I was intrigued by the findings from the Fryer study. It was a very careful and thorough study, and it came out at a time when there was a lot of attention [paid] to the issue of people being killed by police during encounters.

Given situations where there are very high-risk encounters — like a situation where a police officer was being attacked or somebody was interfering with the efforts of a police officer to make an arrest — [Fryer] did not find a difference in the use of lethal force by race or ethnicity. I think as that finding got more popularized, there was a danger that people would say, “Well there’s really no racial or ethnic difference in the risk of these events.” I took a quick look at some of the prior literature that had been written about this, [which] showed that, when you look at it in terms of the entire population, there have been previous observations of disparities. I simply did a quick update on some of that prior work.

When you look at it in terms of the number of deaths based on vital statistics or death certificate data, there are substantial differences in the rate of legal intervention deaths, when you express it as the number of deaths per so many people in the population at large, with black men having a rate that’s almost three times that of whites, and Hispanic men having a rate that’s intermediate. Really, my interest was in not letting that part of the story be forgotten.

How do the data sources between your study and Fryer’s differ, and what does that mean for how the results should be interpreted?

In a sense my study and Fryer’s study asked and answered different questions. If you think about the entire sequence of events that might lead somebody to be killed by a police officer in the line of duty, it starts with whether or not an individual is engaged in an activity that might attract police attention, or it might include whether or not the police stop somebody or make an arrest. It also includes perhaps differences in the circumstances surrounding that encounter, and then it includes the outcome of that encounter: whether lethal intervention — lethal force — is used and whether that actually results in somebody being killed.

Looking at it at that level, it demonstrates the net effect of all the different reasons why somebody may be killed by a police officer. When you look at it from that perspective, for reasons that my study doesn’t begin to explain, you see these [racial] differences. Some people have wanted to present my study as a counterpoint to [Fryer’s] — it’s not really, we’re doing something different. His study was really predicated on studying interactions between citizens and police. Most of his study focused on non-lethal outcomes: whether somebody felt the police was verbally abusive or used physical force short of lethal force. But to the extent that he did look at lethal force he didn’t start with deaths; he started with police encounters that are very high risk, very dangerous: a situation where a police officer is being attacked or somebody is evading arrest or interfering with an arrest. In that narrower part of the spectrum, in the one city where he was able to get the data to study that, which was Houston, he didn’t see a difference.

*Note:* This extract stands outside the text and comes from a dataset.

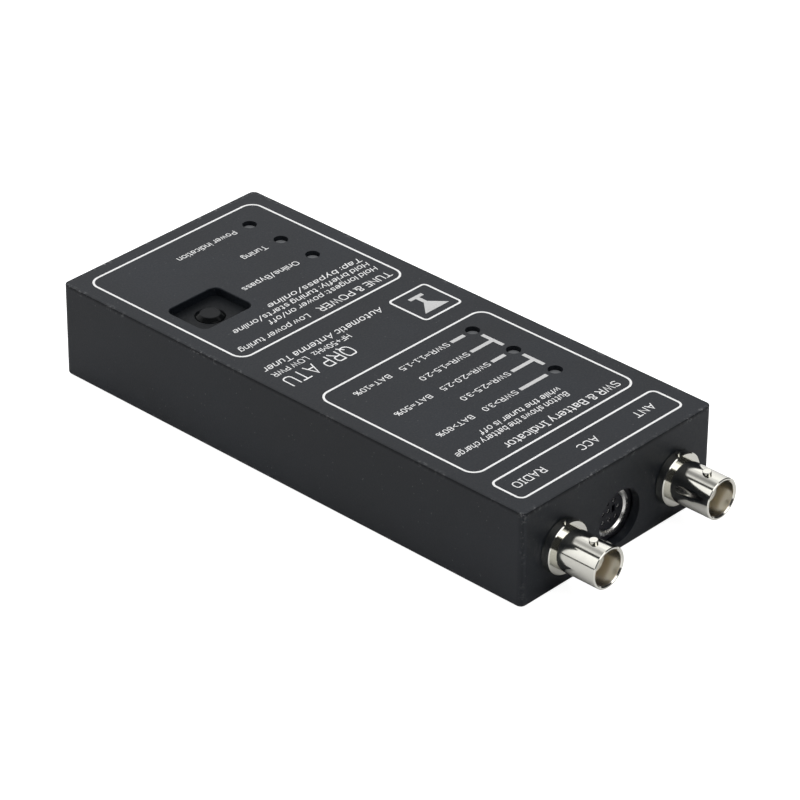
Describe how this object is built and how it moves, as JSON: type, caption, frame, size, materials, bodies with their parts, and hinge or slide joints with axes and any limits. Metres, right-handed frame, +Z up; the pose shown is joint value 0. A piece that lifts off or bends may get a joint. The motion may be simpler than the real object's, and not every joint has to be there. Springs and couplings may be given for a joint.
{
  "type": "antenna tuner",
  "caption": "Flat pocket-size automatic antenna tuner: black metal case, two bayonet coaxial jacks, a round accessory socket, small indicator windows and one recessed push-button.",
  "frame": {"origin": "middle of the underside, on the bottom cover", "axes": "+X from the antenna jack to the radio jack, +Y out of the connector end, +Z up through the printed top face"},
  "size_m": [0.06, 0.1501, 0.023],
  "materials": {
    "bezel_black": "matte",
    "black_coat": "matte",
    "black_steel": "satin",
    "board_green": "satin",
    "button_black": "gloss",
    "capacitor_body": "matte",
    "cell_foil": "satin",
    "chip_black": "matte",
    "enamelled_copper": "gloss",
    "ferrite": "matte",
    "gold_contact": "polished",
    "iron_powder": "satin",
    "light_guide": "satin",
    "light_lens": "gloss",
    "nickel": "polished",
    "relay_case": "satin",
    "socket_black": "matte",
    "stamped_steel": "satin",
    "switch_black": "satin",
    "tinned_copper": "satin",
    "white_ptfe": "satin"
  },
  "bodies": {
    "tuner": {"acc_socket_contacts": "gold_contact", "acc_socket_housing": "socket_black", "acc_socket_insert": "socket_black", "acc_socket_shield": "nickel", "air_coils": "enamelled_copper", "antenna_jack_body": "nickel", "antenna_jack_contact": "gold_contact", "antenna_jack_insulator": "white_ptfe", "antenna_jack_lock_washer": "nickel", "antenna_jack_nut": "nickel", "antenna_jack_solder_tag": "nickel", "antenna_jack_wire": "tinned_copper", "battery_cell": "cell_foil", "board_screws": "black_steel", "bottom_cover": "black_coat", "bridge_core_forward": "ferrite", "bridge_core_reflected": "ferrite", "bridge_windings": "enamelled_copper", "button_bezel": "bezel_black", "capacitor_relay_1": "relay_case", "capacitor_relay_2": "relay_case", "capacitor_relay_3": "relay_case", "capacitor_relay_4": "relay_case", "capacitor_relay_5": "relay_case", "capacitor_relay_6": "relay_case", "charge_socket": "stamped_steel", "cover_screws": "black_steel", "housing_shell": "black_coat", "indicator_lights": "light_lens", "inductor_core_1": "iron_powder", "inductor_core_2": "iron_powder", "inductor_core_3": "iron_powder", "inductor_relay_1": "relay_case", "inductor_relay_2": "relay_case", "inductor_relay_3": "relay_case", "inductor_relay_4": "relay_case", "inductor_relay_5": "relay_case", "inductor_relay_6": "relay_case", "inductor_winding_1": "enamelled_copper", "inductor_winding_2": "enamelled_copper", "inductor_winding_3": "enamelled_copper", "main_board": "board_green", "microcontroller": "chip_black", "network_side_relay": "relay_case", "radio_jack_body": "nickel", "radio_jack_contact": "gold_contact", "radio_jack_insulator": "white_ptfe", "radio_jack_lock_washer": "nickel", "radio_jack_nut": "nickel", "radio_jack_solder_tag": "nickel", "radio_jack_wire": "tinned_copper", "relay_drivers": "chip_black", "status_light_guide": "light_guide", "switch_base": "switch_black", "switch_cover": "stamped_steel", "switch_dome": "stamped_steel", "swr_light_guide": "light_guide", "tuning_capacitors": "capacitor_body"},
    "button": {"button_cap": "button_black", "switch_plunger": "switch_black"}
  },
  "joints": [
    {"name": "button_press", "type": "slide", "parent": "tuner", "child": "button", "axis": [0, 0, -1], "range_m": [0, 0.0003], "stiffness_N_per_m": 4000, "springref_m": -0.00002, "deforming": ["switch_dome"]}
  ]
}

I wanted to be sure people didn’t confuse the two questions. I have a broader interest in public health and health disparities, and to me the important question is, at the larger level, do we see these disparities? It’s important to demonstrate those differences, and then it forces the broader question: What’s contributing to that?

Your study built off of existing data on racial disparities in police killings, but is there anything you found particularly surprising about your findings that adds to the conversation?

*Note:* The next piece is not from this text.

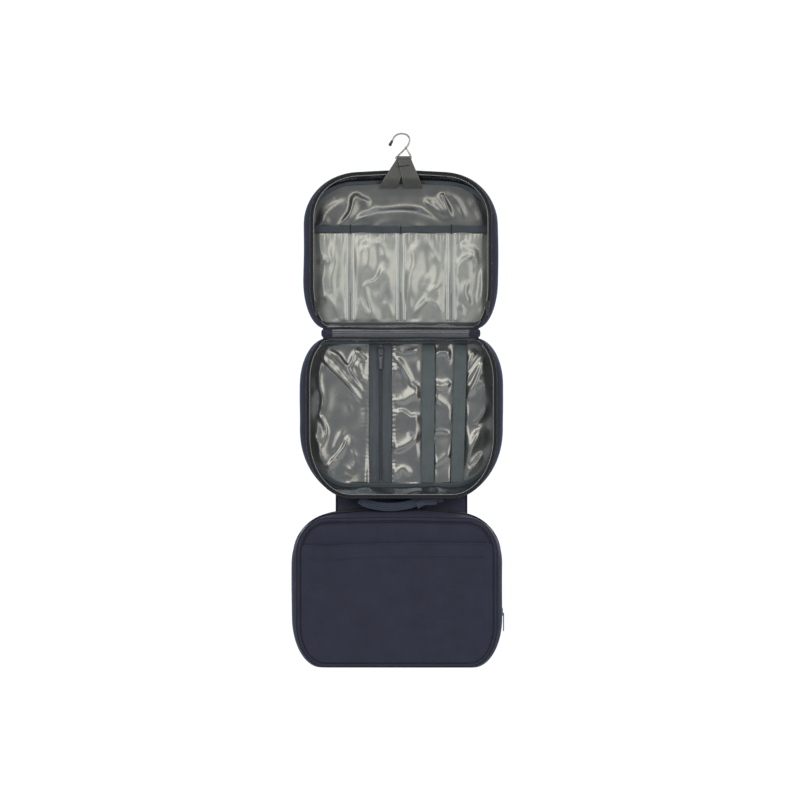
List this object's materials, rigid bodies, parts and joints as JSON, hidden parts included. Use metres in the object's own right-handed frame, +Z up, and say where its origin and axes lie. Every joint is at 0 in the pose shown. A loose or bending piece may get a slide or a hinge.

The one study that I reference in my paper that was published in 2002 mainly looked at black and white differences. One thing that wasn’t part of that study published almost 14 years ago was that they didn’t include American Indians and Alaskan Natives. Because the American Indian and Alaskan Native population is much smaller than others, they represent a small percentage of the total deaths, but their rate was comparable to that of blacks, which I think was noteworthy.

Why might that be?

If you step back and look just broadly at rates of poverty by race and ethnicity, the disparity in rates of poverty almost exactly mirror the disparities that you see with this particular type of legal intervention death. Again, as someone whose role in public health is broader, that’s not a surprise. We know that poverty is associated with disparities in many different health outcomes including injuries, and there is an association between crime and poverty. In addition to whatever concerns there are about racial prejudice and bias, the fact that this pattern of disparity in legal intervention deaths is very similar to that of disparities in poverty is important to draw out, because it helps us to look back to what are really the root causes of this disparity.

This interview has been edited for length and clarity.